Directions for this task.
Extract, without alteration, each line from the start of the listing to the line bearing "TAIL_LUG_FADE = (2.5, 0.55)".

Information shown.
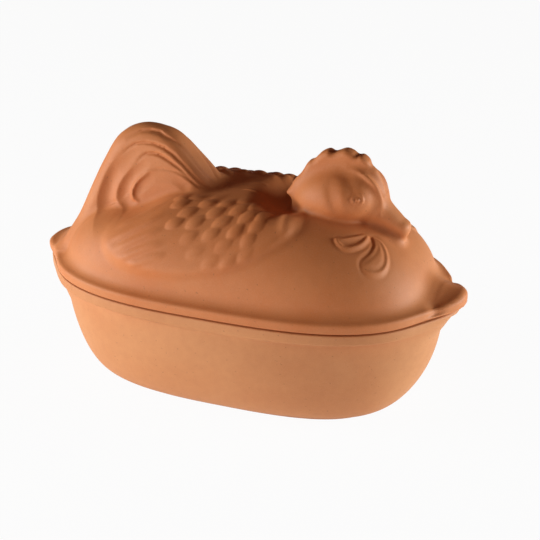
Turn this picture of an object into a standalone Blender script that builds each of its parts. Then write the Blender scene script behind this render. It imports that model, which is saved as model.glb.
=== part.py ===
"""Oval roasting dish of unglazed clay with a lid modelled as a sitting hen.

Two fired pieces make the whole: the dish with its two lugs, and the lid that rests on the
dish rim.  Metres, +Z up, +X towards the hen's head, origin at the centre of the foot.
"""
import math

import bmesh
import bpy
import numpy as np
from mathutils import Matrix

# Dish, outside
RIM_HALF_LENGTH = 0.1658
RIM_HALF_WIDTH = 0.0975
RIM_POWER_X = 2.92
RIM_POWER_Y = 2.49
RIM_HEIGHT = 0.097
RIM_BAND_HEIGHT = 0.0135
RIM_BAND_STEP = 0.0009
WALL_POWER_X = 2.2
WALL_POWER_Y = 1.95
WALL_TUCK = 0.0020
FOOT_HALF_LENGTH = 0.1192
FOOT_HALF_WIDTH = 0.0606
FOOT_POWER = 2.85
FOOT_HEIGHT = 0.003
FOOT_STEP = 0.0007
FLARE_POWER = 1.72
FLARE_ROOT = 1.95

# Dish, inside
RIM_LAND = 0.011
DISH_WALL = 0.0085
DISH_FLOOR = 0.010
LAND_DEPTH = 0.004
EDGE_ROUND = 0.0012

# Lugs of the lid and, under them, those of the dish
LUG_REACH = 0.0192
LUG_HALF_WIDTH = 0.0287
LUG_POWER = 2.4
LUG_SHARPNESS = 4
DISH_LUG_HALF_WIDTH = 0.034
HEAD_LUG_REACH = 0.0147
HEAD_LUG_DEPTH = 0.0255
HEAD_LUG_FADE = (0.92, 0.93)
TAIL_LUG_REACH = 0.0155
TAIL_LUG_DEPTH = 0.033
TAIL_LUG_FADE = (2.5, 0.55)

# Lid rim
SEAT_GAP = 0.0003
BAND_HEIGHT = 0.0078
BAND_ROUND = 0.0010
LUG_ROUND = 0.0030
HEAD_LUG_RISE = 0.0045
TAIL_LUG_RISE = -0.0006
LUG_RISE_HALF_WIDTH = 0.0175
LUG_RISE_START = 0.149
TONGUE_DEPTH = 0.004
TONGUE_WIDTH = 0.005
TONGUE_CLEARANCE = 0.0015
LID_WALL = 0.0085

# Hen, heights measured from the dish rim
BODY_HALF_LENGTH = 0.1568
BODY_HALF_WIDTH = 0.0894
BODY_HEIGHT = 0.0761
BODY_POWER_X = 3.04
BODY_POWER_Y = 2.60
BODY_ROUNDNESS = 0.88
BODY_CREST = 2.10
COVE = 0.0090
LUG_COVE = 0.0128
LUG_COVE_HALF_WIDTH = 0.0226
LUG_COVE_START = 0.12
LUG_COVE_RUN = 0.04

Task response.
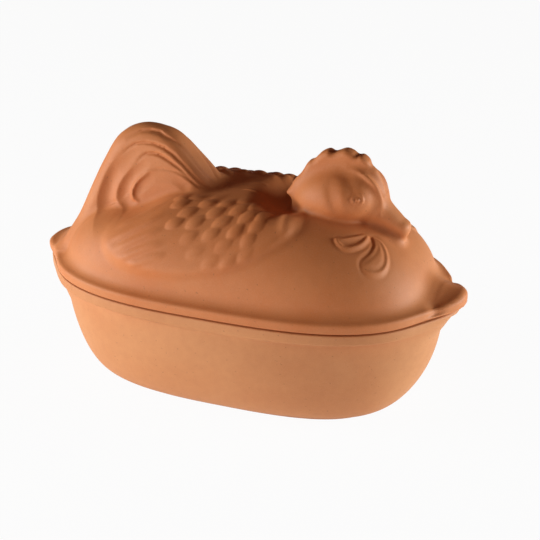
Turn this picture of an object into a standalone Blender script that builds each of its parts. Then write the Blender scene script behind this render. It imports that model, which is saved as model.glb.
=== part.py ===
"""Oval roasting dish of unglazed clay with a lid modelled as a sitting hen.

Two fired pieces make the whole: the dish with its two lugs, and the lid that rests on the
dish rim.  Metres, +Z up, +X towards the hen's head, origin at the centre of the foot.
"""
import math

import bmesh
import bpy
import numpy as np
from mathutils import Matrix

# Dish, outside
RIM_HALF_LENGTH = 0.1658
RIM_HALF_WIDTH = 0.0975
RIM_POWER_X = 2.92
RIM_POWER_Y = 2.49
RIM_HEIGHT = 0.097
RIM_BAND_HEIGHT = 0.0135
RIM_BAND_STEP = 0.0009
WALL_POWER_X = 2.2
WALL_POWER_Y = 1.95
WALL_TUCK = 0.0020
FOOT_HALF_LENGTH = 0.1192
FOOT_HALF_WIDTH = 0.0606
FOOT_POWER = 2.85
FOOT_HEIGHT = 0.003
FOOT_STEP = 0.0007
FLARE_POWER = 1.72
FLARE_ROOT = 1.95

# Dish, inside
RIM_LAND = 0.011
DISH_WALL = 0.0085
DISH_FLOOR = 0.010
LAND_DEPTH = 0.004
EDGE_ROUND = 0.0012

# Lugs of the lid and, under them, those of the dish
LUG_REACH = 0.0192
LUG_HALF_WIDTH = 0.0287
LUG_POWER = 2.4
LUG_SHARPNESS = 4
DISH_LUG_HALF_WIDTH = 0.034
HEAD_LUG_REACH = 0.0147
HEAD_LUG_DEPTH = 0.0255
HEAD_LUG_FADE = (0.92, 0.93)
TAIL_LUG_REACH = 0.0155
TAIL_LUG_DEPTH = 0.033
TAIL_LUG_FADE = (2.5, 0.55)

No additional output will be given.